Dans les histoires de ce numéro 313, la vie se débat contre l’époque moderne et l’exigence, pour chacun, de s’inventer, de se ré-inventer sans cesse. Libérée des chaînes de la tradition, notre liberté prometteuse s’égare souvent sous les injonctions à la performance et finit par se tordre au sol dans les soubresauts d’un burnout — professionnel, parental, familial, psychologique. Partout, tout le temps, il faut suivre le rythme. Se pose alors la question de savoir qui est le bourreau, quel est son pouvoir réel, et comment lui échapper.
Il y a ceux qui vous obligent à courir, et donc, à tomber. Souvent au travail. Qui imposent la loi nouvelle de concepts flous, confisquant la parole et le désir. Comment s’échapper quand on doit gagner sa croûte? Les luttes socio-économiques n’ont certes pas pris fin. Et puis, quand on dispose d’une marge de manœuvre, comment échapper à sa propre ambition, à son propre tapis roulant, à sa propre carrière?
La compétition économique a d’ailleurs étendu ses principes bien au-delà du travail, dans tous les domaines de nos existences. La tentation est grande d’adorer détester les mercenaires du bonheur qui fournissent des sens clé-en-main à nos existences, vantant et vendant ce que nous n’avons pas encore acheté, fait, expérimenté, vu, et qui nous apportera, à coup sûr, ce que nous cherchons. Mais que cherchons-nous, au juste? L’un des principes de la compétition est de passer devant l’autre, mais qu’espère-t-on en arrivant tout devant — si l’on ne s’effondre pas en chemin?
Ces combats s’ajoutent à celui de toujours, contre la finitude de notre condition, l’usure du corps, le passage du temps. S’il faut devenir la meilleure version de soi-même dans un temps à la fois inconnu et imparti, comment éviter l’angoisse du contre-la-montre?

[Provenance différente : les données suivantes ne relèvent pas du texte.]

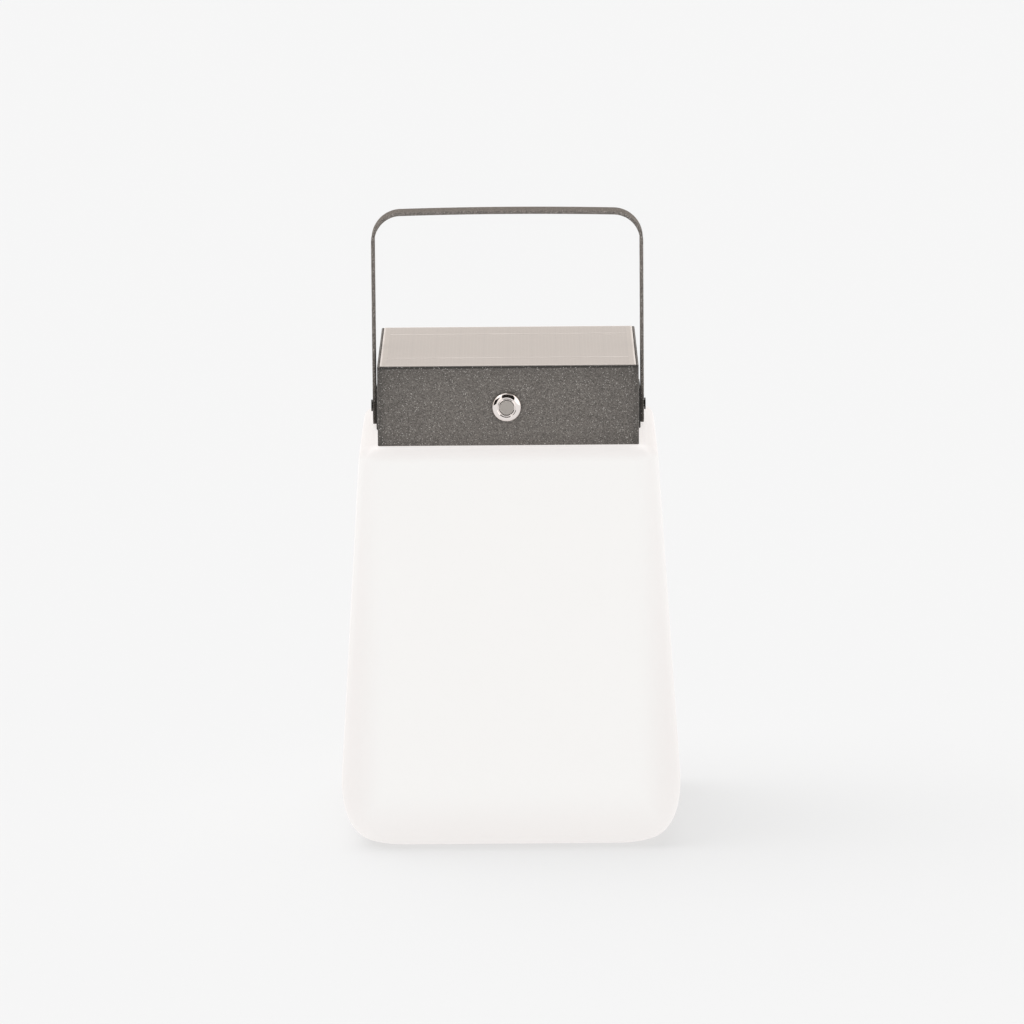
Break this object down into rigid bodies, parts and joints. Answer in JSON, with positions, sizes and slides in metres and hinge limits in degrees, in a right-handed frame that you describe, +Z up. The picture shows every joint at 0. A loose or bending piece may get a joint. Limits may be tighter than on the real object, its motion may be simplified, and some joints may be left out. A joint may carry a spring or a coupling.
{
  "type": "solar lantern",
  "caption": "Square tapered glowing shade under a painted steel casing with a solar panel on top, a push button in front and a hinged flat strip handle.",
  "frame": {"origin": "middle of the flat bottom face, on the surface that the lantern stands on", "axes": "+Z up, the front with the push button faces -Y, the handle hinges about X"},
  "size_m": [0.2026, 0.2026, 0.3732],
  "materials": {
    "shade_plastic": "white translucent polyethylene, satin",
    "diffusing_plastic": "frosted",
    "painted_steel": "taupe textured powder coat with fine metallic fleck",
    "black_steel": "blackened, satin",
    "zinc_steel": "zinc plated",
    "polished_bezel": "polished",
    "satin_button": "satin",
    "brass": "plain",
    "black_rubber": "matte",
    "grey_foam": "closed-cell foam, matte",
    "panel_cover_sheet": "clear, glossy",
    "silicon_cells": "dark blue cells with fine silver lines",
    "panel_laminate": "white laminate",
    "white_board": "white",
    "green_board": "solder mask",
    "black_plastic": "moulded",
    "bare_aluminium": "satin",
    "led_phosphor": "yellow phosphor",
    "battery_sleeve": "shrink sleeve",
    "red_wire": "insulation",
    "black_wire": "insulation"
  },
  "bodies": {
    "lantern": {"base_plate": "painted_steel", "battery_cell": "battery_sleeve", "battery_contact_minus": "zinc_steel", "battery_contact_plus": "zinc_steel", "battery_holder": "black_plastic", "battery_wire": "red_wire", "board_connector": "white_board", "button_spring": "zinc_steel", "casing": "painted_steel", "cell_string": "silicon_cells", "circuit_board": "green_board", "circuit_screw_1": "zinc_steel", "circuit_screw_2": "zinc_steel", "circuit_standoff_1": "brass", "circuit_standoff_2": "brass", "contact_block": "black_plastic", "driver_chip": "black_plastic", "handle_nut_left": "zinc_steel", "handle_nut_right": "zinc_steel", "handle_plate_left": "painted_steel", "handle_plate_right": "painted_steel", "handle_screw_left": "black_steel", "handle_screw_right": "black_steel", "handle_washer_left": "zinc_steel", "handle_washer_right": "zinc_steel", "led_1": "led_phosphor", "led_2": "led_phosphor", "led_3": "led_phosphor", "led_4": "led_phosphor", "led_board": "white_board", "led_wire": "black_wire", "light_cover": "diffusing_plastic", "light_pan": "bare_aluminium", "light_screw_1": "zinc_steel", "light_screw_2": "zinc_steel", "light_screw_3": "zinc_steel", "panel_board": "panel_laminate", "panel_cover": "panel_cover_sheet", "panel_ledge": "zinc_steel", "panel_sealant": "panel_laminate", "panel_tape": "grey_foam", "panel_wire": "red_wire", "shade": "shade_plastic", "shade_gasket": "grey_foam", "shade_insert_1": "brass", "shade_insert_2": "brass", "shade_insert_3": "brass", "shade_insert_4": "brass", "shade_screw_1": "zinc_steel", "shade_screw_2": "zinc_steel", "shade_screw_3": "zinc_steel", "shade_screw_4": "zinc_steel", "switch_body": "polished_bezel", "switch_nut": "zinc_steel", "switch_seal": "black_rubber", "switch_terminal_1": "brass", "switch_terminal_2": "brass", "switch_wire": "black_wire"},
    "handle": {"handle": "painted_steel"},
    "button": {"button_cap": "satin_button"}
  },
  "joints": [
    {"name": "handle_hinge", "type": "hinge", "parent": "lantern", "child": "handle", "pos_m": [0, 0, 0.2538], "axis": [1, 0, 0], "range_deg": [-92, 92]},
    {"name": "button_press", "type": "slide", "parent": "lantern", "child": "button", "axis": [0, 1, 0], "range_m": [0, 0.002], "stiffness_N_per_m": 800, "springref_m": -0.001, "deforming": ["button_spring"]}
  ]
}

Pas moins de 90 propositions issues d’univers très différents ont répondu à l’appel de ce numéro, confirmant la vitalité de Marginales et son positionnement comme revue pour penser le monde contemporain par la fiction. Dans ces histoires, l’épuisement transforme parfois les humains en animaux — poisson rouge d’appartement, bête féroce de sous-sol, aigle adoptif très loin dans les montagnes. S’ils survivent à la crise, les êtres bifurquent. Par choix, par nécessité, par un hasard voulu qui, souvent, les reconnecte à leur désir, leur rend la parole, fait parler leur corps. L’un suit la boussole de l’enfance, l’autre fait confiance au caméscope du futur. Des humains déploient leurs ailes et, parfois, deviennent oiseaux. Mais attention, préviennent certains avec humour, la rechute est au coin de la rue…
Et puis, il y a ceux qui luttent, qui scandent On n’est pas fatigués!Peut-être parce que leur combat les porte hors d’eux-mêmes, en lien avec le monde. Les écrivains seraient-ils de ceux-là? Plusieurs textes de ce numéro les mettent en scène avec jubilation — délires violents de scénariste surmené, expédition au cimetière d’une autrice refusée, essais indolents sur chat GPT — mais au fond, tous acceptent la fatigue de leur combat, pour le geste, pour l’amour de l’art, pour exposer à l’humanité l’imperfection qui la constitue, à rebours des machines. Une façon, peut-être, de nous rappeler que, quand nos énergies sont dirigées vers les autres, et non contre eux, elles cessent de dépérir et croissent, comme une forêt puissante.